The Quiet World_ Saving Alaska's Wilderness Kingdom, 1879-1960 - Douglas Brinkley [132]
If only in terms of grit, Edge became the most effective reformist champion of national parks and wildlife habitat preservation of her era. Biodiversity and ecology informed her public dissent. Reporters loved to interview Edge, whose candor had become legendary by the time Herbert Hoover was president. She was called the “Hawk of Mercy,” and her Pennsylvania sanctuary for birds of prey attracted visitors from all over the world. She became a celebrity. Always beautifully dressed, with a silver dragonfly brooch on her lapel, Edge became the conservationist darling of progressives and inspired an outpouring of concern for the survival of birds of prey.

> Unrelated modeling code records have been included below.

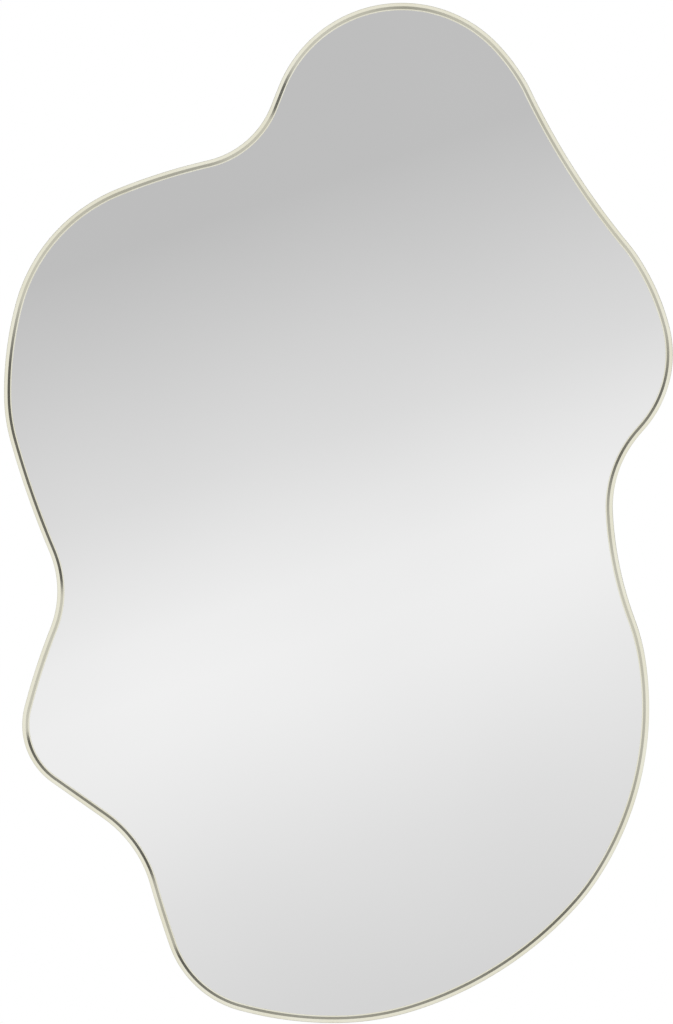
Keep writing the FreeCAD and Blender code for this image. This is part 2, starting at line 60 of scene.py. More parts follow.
def colour(code: str) -> tuple[float, float, float, float]:
    """Turns an sRGB hex colour into the linear one that shaders use.

    Args:
        code: Six hex digits after a hash.

    Returns:
        Red, green, blue and an alpha of 1.
    """
    parts = [int(code[i : i + 2], 16) / 255 for i in (1, 3, 5)]
    linear = [p / 12.92 if p <= 0.04045 else ((p + 0.055) / 1.055) ** 2.4 for p in parts]
    return (*linear, 1.0)


def add_node(
    tree: Any,
    kind: str,
    values: Optional[Mapping] = None,
    links: Optional[Mapping] = None,
    **settings: Any,
) -> Any:
    """Adds one shader node.

    Args:
        tree: The node tree.
        kind: The node's type name after ShaderNode.
        values: What its input sockets are set to, by name or number.
        links: Which output socket feeds each input socket, by name or number.
        **settings: The node's own properties.

    Returns:
        The new node.
    """
    made = tree.nodes.new(f"ShaderNode{kind}")
    for name, value in settings.items():
        setattr(made, name, value)
    for name, value in (values or {}).items():
        made.inputs[name].default_value = value
    for name, socket in (links or {}).items():
        tree.links.new(socket, made.inputs[name])
    return made


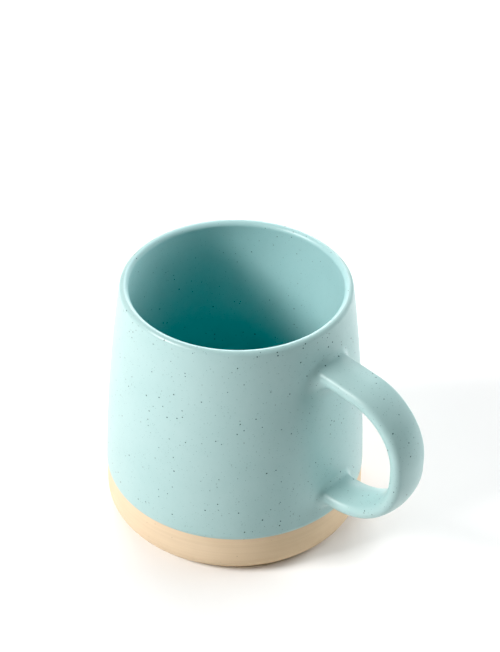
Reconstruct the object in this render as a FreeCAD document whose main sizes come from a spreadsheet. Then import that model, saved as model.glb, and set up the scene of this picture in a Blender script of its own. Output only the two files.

According to the biographer Dyana Z. Furmansky, the pamphlets that Rosalie Edge published for the ECC had a profound effect on both Franklin D. Roosevelt and Harold Ickes. Here was the old Bull Moose conservation spirit being dispensed by a deeply informed woman whose wit matched that of TR’s first child, Alice Roosevelt Longworth. By representing her crusade as David versus Goliath, Edge easily won public sympathy. Smitten with her pluck, Ickes regularly summoned Edge to the Department of the Interior for friendly chats. A friendship developed between Ickes and Edge. “Their relationship became as uniquely symbiotic as the one she had developed with scientists and bureaucrats reluctant to advocate publicly on behalf of their unpopular views, and sometimes as secretive,” Furmansky writes. “Edge understood that for conservation’s new breed of national policy makers to stem the tide of nature’s destruction, they needed help from the ECC. Its pamphlets built ‘public support in advance of action,’ so that leaders could point to how they were fulfilling the informed will of the people. The policy makers needed the fresh input from the policy shapers, and fresh input is what the ECC would give them repeatedly.”24
But for most Americans of the 1920s, Alaska’s declining bald eagle populations—Edge’s widely disseminated ECC pamphlets notwithstanding—seemed very remote, of interest only to the conservation cult. Hawk Mountain was near New York City whereas Haines, Alaska, where eagles roosted by the thousands, might as well have been Greenland or Timbuktu. Once the Klondike gold rush had faded from memory, Alaska wasn’t much in the news in the East, except for Warren Harding’s fatal junket. The first motion picture ever filmed in Alaska, The Cheechakos, released in 1924 by the Alaska Motion Picture Corporation, bankrupted the company. To tourists, visiting Yellowstone or Yosemite seemed possible on a week’s vacation. Going to Mount McKinley, by contrast, seemed to be a summer-long endeavor for which an outfitter was needed.
Yet, thanks to National Geographic magazine, there was a growing public fascination with Alaska’s polar bears and snowy owls. The far north had its fans and produced some fads. Santa Claus had reindeer. Salmon was a favored dish in New York restaurants. The Isaly Dairy Company of Youngstown, Ohio, was marketing a square of vanilla ice cream dipped in chocolate and wrapped in icy-looking silver foil: the logo for these Klondike bars was a smiling polar bear, as cuddly as a teddy bear. Walt Disney, the great cartoonist, also had an eye on Alaska, gearing up to make the Academy Award–winning documentary Winter Wilderness, which starred polar bear cubs and wolf pups.
And Rockwell Kent, as irascible as ever, continued promoting the far north with his expressive Alaskan paintings. Always pushing nearer to the north pole, Kent eventually wrote three books about his adventures in Greenland: N by E, Salamina, and Greenland Journal. Perilous treks with dogsled teams in below-zero weather became his persistent theme. His strongest supporter was Marie Ahnighito Peary, daughter of the great explorer Robert Peary.